▶ **Problem details**: Reproduce exactly and only the lines running from the one with "rail_heights = [z0" through the one with "before = set(bpy.data.objects)", both end lines included.

▶ **Dataset excerpt**:
======

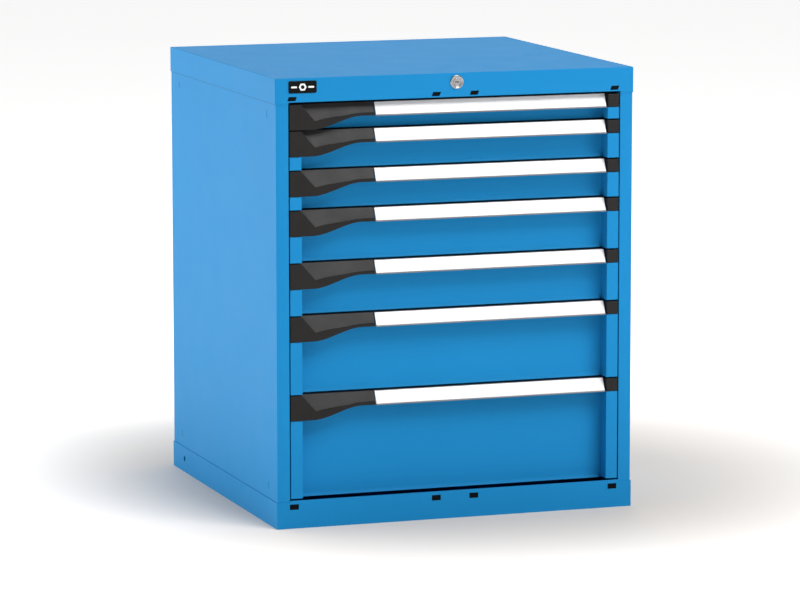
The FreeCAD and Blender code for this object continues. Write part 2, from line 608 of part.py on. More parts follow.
def lock_plug():
    face = FACE_Y - LOCK_FLANGE + LOCK_FACE_DROP
    plug = cylinder_y(0, LOCK_Z, LOCK_PLUG_RADIUS, face, rod_start())
    keyhole = box(-KEYHOLE_WIDTH / 2, KEYHOLE_WIDTH / 2, face - 1, face + KEYHOLE_DEPTH,
                  LOCK_Z - KEYHOLE_HEIGHT / 2, LOCK_Z + KEYHOLE_HEIGHT / 2)
    return plug.cut(keyhole)


def rod_start():
    return FACE_Y + LOCK_BARREL_LENGTH + ROD_TO_BARREL


def crank_pin_place():
    return CRANK_RADIUS * math.cos(CRANK_REST), LOCK_Z + CRANK_RADIUS * math.sin(CRANK_REST)


def lock_rod():
    rod = cylinder_y(0, LOCK_Z, ROD_RADIUS, rod_start(), DISC_Y0)
    disc = cylinder_y(0, LOCK_Z, CRANK_DISC_RADIUS, DISC_Y0, DISC_Y0 + CRANK_DISC)
    x, z = crank_pin_place()
    pin = cylinder_y(x, z, CRANK_PIN_RADIUS, DISC_Y0 + CRANK_DISC, BAR_Y1 + PIN_PAST_BAR)
    return joined([rod, disc, pin])


def lock_bar():
    """Comb-shaped bar with one tooth a drawer, moved down by the crank pin in its slot."""
    x0 = -BAR_HALF_WIDTH
    stem = box(x0, x0 + BAR_STEM, BAR_Y0, BAR_Y1, BASE_HEIGHT - BAR_END_DROP,
               LOCK_Z + CRANK_DISC_RADIUS)
    head = box(x0, BAR_HALF_WIDTH, BAR_Y0, BAR_Y1, LOCK_Z - BAR_HEAD_REACH,
               LOCK_Z + CRANK_DISC_RADIUS)
    teeth = []
    for z0, _ in modules():
        low = z0 + TONGUE_RISE + TONGUE_SHEET + TONGUE_LIP + TOOTH_CLEARANCE
        teeth.append(box(x0 + BAR_STEM, x0 + BAR_STEM + TONGUE_WIDTH, BAR_Y0, BAR_Y1,
                         low, low + TOOTH_HEIGHT))
    room = CRANK_PIN_RADIUS + CRANK_PIN_CLEARANCE
    pin_x, pin_z = crank_pin_place()
    slot = box(pin_x - room - 1, CRANK_RADIUS + room + 1, BAR_Y0 - 1, BAR_Y1 + 1,
               pin_z - room, pin_z + room)
    return joined([stem, head] + teeth).cut(slot)


def bar_guide(z):
    """Bracket from the rear panel that wraps the lock bar's stem."""
    c = GUIDE_CLEARANCE
    t = GUIDE_SHEET
    x0 = -BAR_HALF_WIDTH - c
    x1 = -BAR_HALF_WIDTH + BAR_STEM + c
    block = box(x0 - t, x1 + t, BAR_Y0 - c - t, REAR_PANEL_Y, z, z + GUIDE_HEIGHT)
    window = box(x0, x1, BAR_Y0 - c, BAR_Y1 + c, z - 1, z + GUIDE_HEIGHT + 1)
    relief = box(x0, x1, BAR_Y1 + c + t, REAR_PANEL_Y - t, z - 1, z + GUIDE_HEIGHT + 1)
    return block.cut([window, relief])


def rod_hanger():
    y1 = DISC_Y0 - HANGER_GAP
    y0 = y1 - HANGER_SHEET
    plate = box(-BAR_HALF_WIDTH, BAR_HALF_WIDTH, y0, y1, LOCK_Z - CRANK_DISC_RADIUS, COVER_UNDER)
    return plate.cut(cylinder_y(0, LOCK_Z, ROD_RADIUS + LOCK_PLUG_CLEARANCE, y0 - 1, y1 + 1))


# ---------------------------------------------------------------- badge
def name_plate():
    x0 = -OPENING
    z0 = HEIGHT - BADGE_DROP - BADGE_HEIGHT
    plate = box(x0, x0 + BADGE_WIDTH, FACE_Y - BADGE_THICKNESS, FACE_Y, z0, z0 + BADGE_HEIGHT)
    edges = [e for e in plate.Edges if e.BoundBox.YLength > BADGE_THICKNESS - 0.01]
    return plate.makeFillet(BADGE_CORNER, edges)


def modules():
    """Bottom and top of each drawer module, the highest drawer first."""
    places = []
    top = MODULES_TOP
    for front_height in FRONT_HEIGHTS:
        places.append((top - front_height, top))
        top -= front_height
    return places


# ---------------------------------------------------------------- build
right_panel = side_panel()
save("side_panel_right", right_panel)
save("side_panel_left", mirrored(right_panel))
save("rear_panel", rear_panel())
save("top_cover", top_cover())
save("cover_stiffeners", cover_stiffener(-STIFFENER_SPREAD), cover_stiffener(STIFFENER_SPREAD))
save("base_frame", base_frame())
save("foot_strips", *foot_strips())
save("rear_screws", *rear_screws())
save("slot_plugs", *slot_plugs())
save("name_plate", name_plate())

posts = [rack_post(FACE_Y + POST_INSET), rack_post(REAR_Y - POST_INSET)]
save("rack_posts", *posts, *[mirrored(p) for p in posts])

rail_heights = [z0 + RAIL_RISE for z0, _ in modules()]
channels = [cabinet_channel(z) for z in rail_heights]
save("cabinet_rails", *channels, *[mirrored(c) for c in channels])

for number, (z0, z1) in enumerate(modules(), start=1):
    name = "drawer_%d_" % number
    rail = z0 + RAIL_RISE
    save(name + "tray", tray(z0, z1))
    save(name + "handle", handle(z1))
    save(name + "grip", grip(z1), end_cap(z1))
    save(name + "runners", drawer_channel(rail), mirrored(drawer_channel(rail)))
    save(name + "carriage", carriage(rail), mirrored(carriage(rail)))

save("lock_housing", lock_housing())
save("lock_nut", lock_nut())
save("lock_plug", lock_plug())
save("lock_rod", lock_rod())
save("lock_bar", lock_bar())
upper_guide = LOCK_Z - BAR_HEAD_REACH - BAR_TRAVEL - GUIDE_TO_HEAD - GUIDE_HEIGHT
save("lock_guides", bar_guide(BASE_SIDE_RISE), bar_guide(upper_guide), rod_hanger())

print("height %.1f travel %.1f bar travel %.3f" % (HEIGHT, DRAWER_TRAVEL, BAR_TRAVEL))
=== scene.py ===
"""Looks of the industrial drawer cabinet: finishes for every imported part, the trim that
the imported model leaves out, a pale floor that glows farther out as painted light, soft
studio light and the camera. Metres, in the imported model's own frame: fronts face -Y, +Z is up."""

import json
import math
import random

import bmesh
import bpy
from mathutils import Matrix, Vector


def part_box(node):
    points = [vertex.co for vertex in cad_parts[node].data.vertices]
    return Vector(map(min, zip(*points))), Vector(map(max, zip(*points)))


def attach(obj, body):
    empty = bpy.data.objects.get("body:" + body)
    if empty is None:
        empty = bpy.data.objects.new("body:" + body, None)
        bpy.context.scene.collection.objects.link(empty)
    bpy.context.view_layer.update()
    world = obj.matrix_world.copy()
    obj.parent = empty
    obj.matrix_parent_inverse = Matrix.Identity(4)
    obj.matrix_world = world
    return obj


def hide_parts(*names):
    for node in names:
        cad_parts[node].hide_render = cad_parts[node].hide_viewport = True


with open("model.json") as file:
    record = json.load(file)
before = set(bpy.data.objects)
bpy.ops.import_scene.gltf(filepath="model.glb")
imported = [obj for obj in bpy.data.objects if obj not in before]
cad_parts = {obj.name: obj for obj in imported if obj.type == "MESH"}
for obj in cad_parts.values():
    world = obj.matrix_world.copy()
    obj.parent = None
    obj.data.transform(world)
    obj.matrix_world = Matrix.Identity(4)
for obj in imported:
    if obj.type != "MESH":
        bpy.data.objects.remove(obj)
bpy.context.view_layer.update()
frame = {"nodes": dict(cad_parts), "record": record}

MM = 0.001
NODES = frame["nodes"]
DRAWERS = sorted({int(n.split("_")[1]) for n in NODES if n.startswith("drawer_")})
SLOT_OF = {s["node"]: s["material_slot"] for s in frame["record"]["subparts"]}
draw = random.Random(7)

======

▶ **Result of this task**:
rail_heights = [z0 + RAIL_RISE for z0, _ in modules()]
channels = [cabinet_channel(z) for z in rail_heights]
save("cabinet_rails", *channels, *[mirrored(c) for c in channels])

for number, (z0, z1) in enumerate(modules(), start=1):
    name = "drawer_%d_" % number
    rail = z0 + RAIL_RISE
    save(name + "tray", tray(z0, z1))
    save(name + "handle", handle(z1))
    save(name + "grip", grip(z1), end_cap(z1))
    save(name + "runners", drawer_channel(rail), mirrored(drawer_channel(rail)))
    save(name + "carriage", carriage(rail), mirrored(carriage(rail)))

save("lock_housing", lock_housing())
save("lock_nut", lock_nut())
save("lock_plug", lock_plug())
save("lock_rod", lock_rod())
save("lock_bar", lock_bar())
upper_guide = LOCK_Z - BAR_HEAD_REACH - BAR_TRAVEL - GUIDE_TO_HEAD - GUIDE_HEIGHT
save("lock_guides", bar_guide(BASE_SIDE_RISE), bar_guide(upper_guide), rod_hanger())

print("height %.1f travel %.1f bar travel %.3f" % (HEIGHT, DRAWER_TRAVEL, BAR_TRAVEL))
=== scene.py ===
"""Looks of the industrial drawer cabinet: finishes for every imported part, the trim that
the imported model leaves out, a pale floor that glows farther out as painted light, soft
studio light and the camera. Metres, in the imported model's own frame: fronts face -Y, +Z is up."""

import json
import math
import random

import bmesh
import bpy
from mathutils import Matrix, Vector


def part_box(node):
    points = [vertex.co for vertex in cad_parts[node].data.vertices]
    return Vector(map(min, zip(*points))), Vector(map(max, zip(*points)))


def attach(obj, body):
    empty = bpy.data.objects.get("body:" + body)
    if empty is None:
        empty = bpy.data.objects.new("body:" + body, None)
        bpy.context.scene.collection.objects.link(empty)
    bpy.context.view_layer.update()
    world = obj.matrix_world.copy()
    obj.parent = empty
    obj.matrix_parent_inverse = Matrix.Identity(4)
    obj.matrix_world = world
    return obj


def hide_parts(*names):
    for node in names:
        cad_parts[node].hide_render = cad_parts[node].hide_viewport = True


with open("model.json") as file:
    record = json.load(file)
before = set(bpy.data.objects)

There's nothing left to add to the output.